As will readily be seen from the above statement of facts proven and admitted, the payments or remittances made by the defendant in the years 1886, 1887, and 1888 on account of the indebtedness were not sufficient to cover the interest accruing in those years, so that the original indebtedness, secured by the mortgage instrument of 10,125.01 7/8 pesos, local currency, was still due and unpaid at the time when this action was instituted, together with simple interest at the rate of 10 per cent thereon, as agreed in the mortgage instrument, less 1,192.23 pesos, the sum total of the payments made on account of the indebtedness and applied, or which ought to have been applied, to extinguish accrued interest in the years 1886, 1887, and 1888. (Art. 1173, Civil Code.)

The trial judge, while properly holding that plaintiff's right of action to foreclose the lien had not prescribed, seems to have overlooked the fact that in ascertaining the amount of the indebtedness secured by the lien and still unpaid we must look to the terms of the instrument itself, and that no other indebtedness than that secured in the instrument, whether existing prior to its execution or arising thereafter, should be included in the order for payment out of the proceeds of the sale of the property upon which the lien was created. He found that the balance which the books of the plaintiff showed to be due by the defendant on the 19th day of November, 1888, not long after the receipt of the last remittance made on account of the indebtedness, was 15,365.68 pesos, local currency, and declared that this amount, together with P30,099.44, Philippine currency, interest thereon, was the amount secured by the instrument creating the lien, to recover which he directed the foreclosure of the lien. An examination of the books, however, clearly discloses that this balance was obtained by adding to the principal sum due and secured in the mortgage instrument itself compound interest and various other new and additional items of account not had in contemplation at the time when the mortgage instrument was executed, and it is evident, therefore, that the trial judge erred not only in including in his statement of the mortgage indebtedness items not contemplated in the mortgage instrument, but in allowing in the absence of an express agreement between the parties interest compounded semiannually on the original indebtedness down to the date when the balance in question was struck, and further in allowing simple interest upon this interest from the date until paid. In the absence of express agreement between the parties, interest upon interest can never be recovered save only in the cases mentioned in article 1109 of the Civil Code, which permits the recovery of legal interest on accrued interest from the time when it has been made the subject of judicial demand, this provision, nevertheless, being limited to contracts originating since the code went into effect. (Sentencia, supreme court of Spain, 3d June, 1901; arts. 1109 and 1755, Civil Code.) itc@alf

The foreclosure order of the trial court should therefore be modified by substituting for so much thereof as declares the amount of the mortgage indebtedness to be 15,365.59 pesos, local currency, together with interest thereon at the rate of 10 per cent from the 19th day of November, 1888, a declaration that the amount of the mortgage indebtedness still due and unpaid is 10,125.01 7/8 pesos, together with the interest thereon at the rate of 10 per cent until paid from the 1st day of April, 1888, less 1,192.23 pesos, the amount of payments made and applied to interest in the years 1886, 1887, and 1888.

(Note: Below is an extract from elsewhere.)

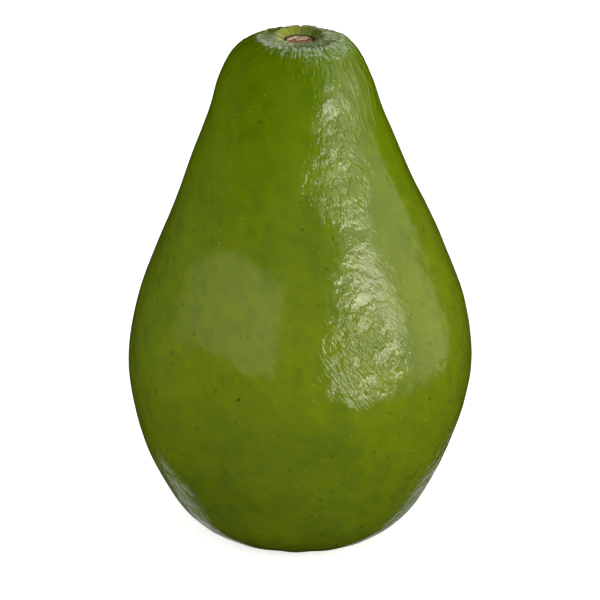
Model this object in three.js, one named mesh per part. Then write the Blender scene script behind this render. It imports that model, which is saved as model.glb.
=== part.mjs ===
// A green-skinned, pear-shaped avocado, as picked, standing on the small flat spot of its blossom end.
// Two pieces: the fruit, and the woody button that its stalk left in the puckered dimple on top.
// Millimetres, +Z up. The origin is the middle of the flat spot, and the stalk stands straight above it.
import * as THREE from "three";

// Driving dimensions
const HEIGHT = 115.4; // flat spot to the crest of the dimple's rim, at its sides
const BELLY_RADIUS = 38.4; // half the greatest width, left to right
const DEPTH_SHARE = 0.98; // front to back, over left to right
const RIM_RADIUS = 5.9; // crest of the puckered rim round the dimple
const RIM_LEAN = 0.6; // the rim stands this much higher at the back, and lower in front
const DIMPLE_DEPTH = 1.1; // the rim's crest down to the socket's mouth
const BUTTON_RADIUS = 2.95;
const BUTTON_LENGTH = 3.3; // the socket's floor up to the edge of the broken face
const SOCKET_GAP = 0.3; // round the button, where it has dried away from the flesh

// The skin's outline from the flat spot up to the rim: [share of BELLY_RADIUS, share of HEIGHT]
const OUTLINE = [
  [0.325, 0],
  [0.482, 0.0115],
  [0.631, 0.042],
  [0.763, 0.1005],
  [0.907, 0.208],
  [1, 0.342],
  [0.956, 0.47],
  [0.815, 0.6],
  [0.64, 0.732],
  [0.503, 0.845],
  [0.436, 0.915],
  [0.352, 0.9655],
  [0.26, 0.9905],
  [0.201, 0.9952],
];
// On down the dimple: [share of the way from the socket's wall out to the rim, share of DIMPLE_DEPTH down]
const DIMPLE = [
  [1, 0],
  [0.6, 0.2],
  [0.2, 0.7],
  [0, 1],
];
// The dry pit that the blossom left in the middle of the flat spot: [radius, depth]
const BLOSSOM_PIT = [
  [0, 0.35],
  [1.1, 0.3],
  [1.7, 0],
];
// The button, from its floor to the middle of its face: [share of BUTTON_RADIUS, share of BUTTON_LENGTH]
const BUTTON_OUTLINE = [
  [0, 0],
  [0.88, 0],
  [1, 0.12],
  [1, 0.55],
  [0.99, 0.9],
  [0.93, 0.99],
  [0.84, 1],
  [0.72, 0.97],
  [0.58, 0.93],
  [0.42, 0.9],
  [0.24, 0.9],
  [0, 0.9],
];

// How the grown shape departs from a turned one
const BOW = { size: 0.5, low: 0.13, period: 0.77 }; // the axis bows left and right: mm, then shares of HEIGHT
const AXIS_LEAN = 0.45; // and leans left: mm over the whole HEIGHT
const STILL = 0.342; // share of HEIGHT where the axis crosses the middle
const RIM_OFFSET = 0.5; // the rim's middle, right of the stalk
const CROWN = 15; // radius inside which the skin centres on the rim instead of the axis
const SWELL = 0.28; // broad, low unevenness of the skin
const SWELL_RISE = 14; // height over which it grows from the flat spot
const FOLDS = 9; // creases across the rim
const FOLD_DEPTH = 0.28;
const FOLD_REACH = [3.3, 5.9, 9.5]; // radii where they begin, are deepest and die away
const PUCKERS = 30; // ridges that the stalk's pull has drawn up round the rim
const PUCKER_HEIGHT = 0.16;
const PUCKER_REACH = [4.4, 8.5, 16];
const HEEL_PUCKERS = 15; // faint ridges round the flat spot
const HEEL_HEIGHT = 0.1;
const HEEL_REACH = [13, 17, 24];
const NUB = { x: 2.35, y: 0.4, radius: 0.5, height: 0.35 }; // torn fibre that stands up on the button
const FACE_LEAN = 0.12; // the broken face rises to the back like the rim
const SPLINTERS = 11; // rough points round the broken face
const SPLINTER_HEIGHT = 0.1;

// Resolution
const FRUIT_SEGMENTS = 120;
const RING_SPACING = 4.2;
const BUTTON_SEGMENTS = 44;

const TURN = 2 * Math.PI;
const BACK = TURN / 4; // angle of the side away from the viewer
const socketRadius = BUTTON_RADIUS + SOCKET_GAP;
const socketFloor = HEIGHT - DIMPLE_DEPTH - BUTTON_LENGTH;

const fruitSkin = new THREE.MeshStandardMaterial({ color: 0x64790f, roughness: 0.34, metalness: 0 });
const brokenWood = new THREE.MeshStandardMaterial({ color: 0xa98462, roughness: 0.85, metalness: 0 });

const rise = (x, low, high) => THREE.MathUtils.smoothstep(x, low, high);
const hump = (x, [start, peak, end]) => rise(x, start, peak) * (1 - rise(x, peak, end));

// Left-right offset of the fruit's axis, none at the widest place
function axis(height) {
  const share = height / HEIGHT;
  const phase = (at) => Math.cos((TURN * (at - BOW.low)) / BOW.period);
  return BOW.size * (phase(STILL) - phase(share)) - AXIS_LEAN * (share - STILL);
}

function swell(angle, height) {
  const share = height / HEIGHT;
  const waves =
    0.5 * Math.sin(2 * angle + 7 * share + 1) +
    0.3 * Math.sin(3 * angle - 16 * share) +
    0.2 * Math.sin(7 * angle + 29 * share + 2);
  return SWELL * waves * rise(height, 0, SWELL_RISE);
}

function pucker(angle, radius) {
  const ridge = Math.cos(PUCKERS * angle + 1.3 * Math.sin(3 * angle + 1) + 0.9 * Math.sin(7 * angle));
  return PUCKER_HEIGHT * ridge * hump(radius, PUCKER_REACH);
}

function fold(angle, radius) {
  const fromBack = angle - BACK;
  const crease = Math.max(0, Math.cos(FOLDS * fromBack + 0.3 * Math.sin(2 * fromBack)));
  return -FOLD_DEPTH * crease ** 4 * hump(radius, FOLD_REACH);
}

function heelPucker(angle, radius) {
  const ridge = Math.cos(HEEL_PUCKERS * angle + 1.1 * Math.sin(2 * angle + 2));
  return HEEL_HEIGHT * ridge * hump(radius, HEEL_REACH);
}

// A turned solid whose points then move: relief is along the profile's outward direction, offset is to the right
// and lift is upward, and each is a function of the point's angle, radius and height.
function grown(profile, segments, { relief, offset, lift }) {
  const geometry = new THREE.LatheGeometry(profile, segments);
  const place = geometry.attributes.position;
  for (let i = 0; i < place.count; i++) {
    const at = i % profile.length;
    const column = Math.floor(i / profile.length) % segments;
    const angle = (TURN * column) / segments - BACK;
    const { x: radius, y: height } = profile[at];
    const along = profile[Math.min(at + 1, profile.length - 1)].clone();
    along.sub(profile[Math.max(at - 1, 0)]).normalize();
    const move = relief(angle, radius, height);
    const out = radius + along.y * move;
    const x = offset(angle, radius, height) + out * Math.cos(angle);
    const z = lift(angle, radius, height) + height - along.x * move;
    place.setXYZ(i, x, DEPTH_SHARE * out * Math.sin(angle), z);
  }
  geometry.computeVertexNormals();
  return geometry;
}

// The outline's points joined by a smooth curve, with more rings where they stand far apart
function skinProfile() {
  const points = [
    ...OUTLINE.map(([r, h]) => new THREE.Vector2(r * BELLY_RADIUS, h * HEIGHT)),
    ...DIMPLE.map(
      ([r, down]) =>
        new THREE.Vector2(socketRadius + r * (RIM_RADIUS - socketRadius), HEIGHT - down * DIMPLE_DEPTH),
    ),
  ];
  const curve = new THREE.SplineCurve(points);
  const stretches = points.length - 1;
  const rings = [points[0]];
  for (let i = 0; i < stretches; i++) {
    const steps = Math.max(2, Math.round(points[i].distanceTo(points[i + 1]) / RING_SPACING));
    for (let k = 1; k <= steps; k++) rings.push(curve.getPoint((i + k / steps) / stretches));
  }
  return rings;
}

function makeFruit() {
  const profile = [
    ...BLOSSOM_PIT.map(([r, deep]) => new THREE.Vector2(r, deep)),
    ...skinProfile(),
    new THREE.Vector2(socketRadius, socketFloor),
    new THREE.Vector2(0, socketFloor),
  ];
  const isTop = (height) => height > HEIGHT / 2;
  const isSocket = (radius, height) => isTop(height) && radius < socketRadius + 0.01;
  const relief = (angle, radius, height) => {
    if (isSocket(radius, height)) return 0;
    if (!isTop(height)) return swell(angle, height) + heelPucker(angle, radius);
    return swell(angle, height) * rise(radius, RIM_RADIUS, CROWN) + pucker(angle, radius) + fold(angle, radius);
  };
  const offset = (angle, radius, height) => {
    if (!isTop(height)) return axis(height) * rise(radius, BLOSSOM_PIT[2][0], OUTLINE[0][0] * BELLY_RADIUS);
    const crown = 1 - rise(radius, RIM_RADIUS, CROWN);
    const rim = RIM_OFFSET * rise(radius, socketRadius, RIM_RADIUS);
    return axis(height) * (1 - crown) + rim * crown;
  };
  const lift = (angle, radius, height) =>
    isTop(height) ? RIM_LEAN * Math.sin(angle) * hump(radius, [socketRadius, RIM_RADIUS, CROWN]) : 0;
  const mesh = new THREE.Mesh(grown(profile, FRUIT_SEGMENTS, { relief, offset, lift }), fruitSkin);
  mesh.name = "fruit";
  return mesh;
}

function makeStemButton() {
  const profile = BUTTON_OUTLINE.map(([r, h]) => new THREE.Vector2(r * BUTTON_RADIUS, h * BUTTON_LENGTH));
  const isFace = (height) => height > 0.8 * BUTTON_LENGTH;
  const relief = (angle, radius, height) => {
    if (!isFace(height)) return 0;
    const splinter = Math.cos(SPLINTERS * angle + 2 * Math.sin(2 * angle)) * Math.sin((TURN * radius) / 2.1);
    return (SPLINTER_HEIGHT * splinter * radius) / BUTTON_RADIUS;
  };
  const lift = (angle, radius, height) => {
    if (!isFace(height)) return 0;
    const x = radius * Math.cos(angle);
    const y = radius * Math.sin(angle);
    const nub = NUB.height * Math.exp(-((x - NUB.x) ** 2 + (y - NUB.y) ** 2) / NUB.radius ** 2);
    return nub + (FACE_LEAN * y) / BUTTON_RADIUS;
  };
  const offset = () => 0;
  const mesh = new THREE.Mesh(grown(profile, BUTTON_SEGMENTS, { relief, offset, lift }), brokenWood);
  mesh.name = "stem_button";
  mesh.position.z = socketFloor;
  return mesh;
}

const avocado = new THREE.Group();
avocado.add(makeFruit(), makeStemButton());
export default avocado;
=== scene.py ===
import math

import bmesh
import bpy
from mathutils import Matrix, Vector, noise
from mathutils.geometry import interpolate_bezier


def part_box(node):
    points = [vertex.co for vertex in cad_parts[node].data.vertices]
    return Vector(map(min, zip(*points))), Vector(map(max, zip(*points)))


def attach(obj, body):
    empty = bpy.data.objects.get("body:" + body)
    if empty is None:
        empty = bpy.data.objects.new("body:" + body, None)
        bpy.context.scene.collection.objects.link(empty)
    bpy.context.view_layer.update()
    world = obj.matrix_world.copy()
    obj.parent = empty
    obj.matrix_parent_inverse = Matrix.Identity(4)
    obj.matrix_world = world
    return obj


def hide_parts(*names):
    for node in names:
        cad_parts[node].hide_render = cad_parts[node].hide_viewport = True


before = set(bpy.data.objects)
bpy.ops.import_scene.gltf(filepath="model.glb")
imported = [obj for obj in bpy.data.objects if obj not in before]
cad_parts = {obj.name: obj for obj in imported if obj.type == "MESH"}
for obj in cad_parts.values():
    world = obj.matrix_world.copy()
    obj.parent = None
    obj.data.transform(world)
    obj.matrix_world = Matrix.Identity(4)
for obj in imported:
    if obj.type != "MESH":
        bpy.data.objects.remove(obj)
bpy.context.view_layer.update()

# The fruit
# One grown body: a thin, waxy green skin over firm flesh, pear-shaped, a little bowed and uneven.
# It hung from its stalk, which has drawn the skin up into fine puckers round a dimple. It stands
# on the small flat spot of its blossom end.
MM = 0.001
fruit_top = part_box("fruit")[1].z
button_low, button_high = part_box("stem_button")
RIM_LEAN = 0.6 * MM
HEIGHT = fruit_top - RIM_LEAN
BELLY_RADIUS = 38.4 * MM
DEPTH_SHARE = 0.98
RIM_RADIUS = 5.4 * MM
DIMPLE_DEPTH = 1.1 * MM
BUTTON_RADIUS = (button_high.x - button_low.x) / 2
SOCKET_RADIUS = BUTTON_RADIUS + 0.3 * MM
SOCKET_FLOOR = button_low.z
FLAT_RADIUS = 0.325 * BELLY_RADIUS
PIT_RADIUS = 1.7 * MM
CROWN_RADIUS = 15 * MM
RIM_OFFSET = 0.35 * MM
BACK_LIFT = 1.3 * RIM_LEAN
ROUND_THE_FRUIT = 420  # points in each ring of the mesh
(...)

As to the right of the plaintiff under the special circumstances of this case to a decree against the defendant, under the provisions of section 260 of the Code of Civil Procedure, in the event that the property sold should not be sufficient to extinguish the indebtedness, we expressly reserve our opinion, that question not having been formally submitted upon this appeal.

Twenty days from date let judgment be entered, without costs to either party, directing the court below to enter a modified judgment in accordance with the principles laid down herein, and ten days thereafter let the record be remanded to the court wherein it originated. So ordered.

Arellano, C. J., Torres, Johnson, Moreland, and Elliott, JJ., concur.